The next twenty days will likely see a flurry of "leaks" and "unofficial channels" suggesting a deal is close. There will be grandstanding on both sides. But the metric for success cannot be the calendar. If the U.S. exits the "war" without a verifiable, regional, and permanent solution, it isn't ending a conflict; it is merely hitting the snooze button on a crisis that will return with much higher stakes.
Prepare for a scenario where the deadline passes and the rhetoric shifts to "it’s coming any day now." This is the classic "rolling deadline" strategy used in high-stakes litigation. It keeps the pressure on the opponent while allowing the announcer to maintain their aura of control. The risk is that the opponent eventually realizes the clock isn't actually attached to anything, and the pressure evaporates instantly. At that point, the only thing left is the very war the administration promised to avoid.

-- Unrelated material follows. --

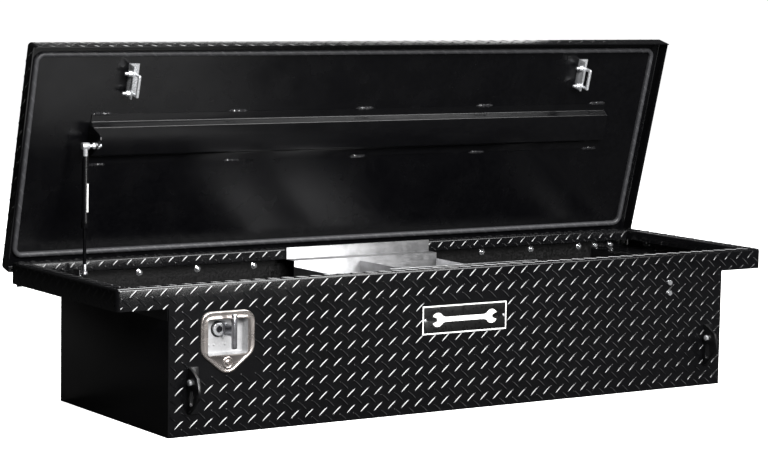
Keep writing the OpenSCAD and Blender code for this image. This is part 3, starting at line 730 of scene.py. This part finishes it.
refine("strut_bracket", "box", FITTING, 0.5 * MM)
refine("strut_rod_end", "strut_rod", STEEL, 0.5 * MM)
refine("strut_rod", "strut_rod", ROD, 0.3 * MM)
refine("strut_tube", "strut_tube", ROD, 0.8 * MM, 3)
refine("strut_tube_end", "strut_tube", ZINC, 0.8 * MM)
refine("strut_label", "strut_tube", PAPER, 0.05 * MM, 1)

# ---- tray ----

for node, mat in (("tray_pan", ALUMINIUM), ("tray_end_walls", TRAY), ("tray_divider", TRAY)):
    refine(node, "tray", mat, 0.5 * MM)

# ---- studio ----


def camera_ray_switch(tree, hidden, seen):
    """One value for what the camera sees and another for reflections and bounces."""
    path = tree.nodes.new("ShaderNodeLightPath")
    pick = tree.nodes.new("ShaderNodeMapRange")
    pick.inputs["To Min"].default_value = hidden
    pick.inputs["To Max"].default_value = seen
    tree.links.new(path.outputs["Is Camera Ray"], pick.inputs["Value"])
    return pick.outputs["Result"]


def floor_plane():
    """Floor that looks white and stays dark in reflections."""
    bm = bmesh.new()
    bmesh.ops.create_grid(bm, x_segments=1, y_segments=1, size=40)
    mesh = bpy.data.meshes.new("floor")
    bm.to_mesh(mesh)
    bm.free()
    mat, tree, shader = material("studio_floor", (0.9, 0.9, 0.9), 0.9, spec=0.0)
    seen = camera_ray_switch(tree, 0.024, 0.95)
    tree.links.new(seen, shader.inputs["Base Color"])
    shader.inputs["Emission Color"].default_value = (1, 1, 1, 1)
    glow = camera_ray_switch(tree, 0.0, 1.0)
    tree.links.new(glow, shader.inputs["Emission Strength"])
    mesh.materials.append(mat)
    obj = bpy.data.objects.new("floor", mesh)
    bpy.context.scene.collection.objects.link(obj)


def softbox(name, at, aim, size, power, spread=180):
    """Rectangular light aimed at a point; spread in degrees narrows its beam."""
    light = bpy.data.lights.new(name, "AREA")
    light.shape = "RECTANGLE"
    light.size, light.size_y = size
    light.energy = power
    light.spread = math.radians(spread)
    obj = bpy.data.objects.new(name, light)
    obj.visible_camera = False
    obj.location = at
    obj.rotation_mode = "QUATERNION"
    obj.rotation_quaternion = (Vector(aim) - Vector(at)).to_track_quat("-Z", "Y")
    bpy.context.scene.collection.objects.link(obj)


def world():
    """White to the camera, dimmer in reflections, as in a studio with a lit backdrop."""
    w = bpy.data.worlds.new("studio")
    w.use_nodes = True
    tree = w.node_tree
    back = tree.nodes["Background"]
    back.inputs["Color"].default_value = (1, 1, 1, 1)
    tree.links.new(camera_ray_switch(tree, 0.03, 1.1), back.inputs["Strength"])
    bpy.context.scene.world = w
    bpy.context.scene.view_settings.view_transform = "Standard"


def camera():
    """Camera low in front of the box, to its left."""
    yaw, pitch, roll = 0.577504, 0.107169, -0.016856
    cam = bpy.data.cameras.new("camera")
    cam.sensor_width, cam.lens = 36.0, 118.243
    cam.clip_end = 200
    obj = bpy.data.objects.new("camera", cam)
    obj.matrix_world = (Matrix.Translation((-3.24817, -4.90313, 1.01515))
                        @ Matrix.Rotation(-yaw, 4, "Z")
                        @ Matrix.Rotation(math.pi / 2 - pitch, 4, "X")
                        @ Matrix.Rotation(-roll, 4, "Z"))
    bpy.context.scene.collection.objects.link(obj)
    bpy.context.scene.camera = obj


floor_plane()
softbox("key", (-0.9, -4.2, 2.9), (0, 0, 0.15), (2.6, 2.0), 540)
softbox("front", (0.97, -4.7, 1.25), (0, 0, 0.15), (1.1, 1.0), 115)
softbox("fill", (2.1, -2.5, 3.3), (0.2, 0, 0.3), (2.2, 1.7), 125)
softbox("top", (0.8, 0.8, 3.3), (0, 0, 0.3), (2.4, 1.4), 150)
softbox("right", (4.4, -0.9, 1.5), (0.2, 0, 0.3), (1.4, 1.4), 10)
softbox("low", (-0.25, -1.35, 0.01), (-0.25, -1.35, 1.0), (1.2, 1.3), 7, 148)
softbox("back", (1.2, 4.4, 1.6), (0, 0, 0.3), (4.5, 1.8), 60)
world()
camera()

Watch the movement of the U.S. Treasury Department more closely than the State Department or the Pentagon. The true indicator of a three-week deal isn't a troop withdrawal; it's the quiet unfreezing of assets and the issuance of sanctions waivers. If those aren't moving, the "three-week" exit is nothing more than a campaign slogan looking for a reality to inhabit.
The true cost of this rhetoric is the erosion of the concept of a "final" agreement. When deadlines are treated as suggestions, the weight of American diplomacy is lightened. We are moving into an era where "ending a war" is a branding exercise rather than a military or diplomatic achievement. For those living in the shadow of the Iranian threat, three weeks is an eternity; for those sitting in Washington, it is just another news cycle to be won.
The clock is ticking, but the gears aren't turning. True peace requires the slow, grinding work of building trust where none exists, a process that resists the lure of the quick fix and the three-week promise.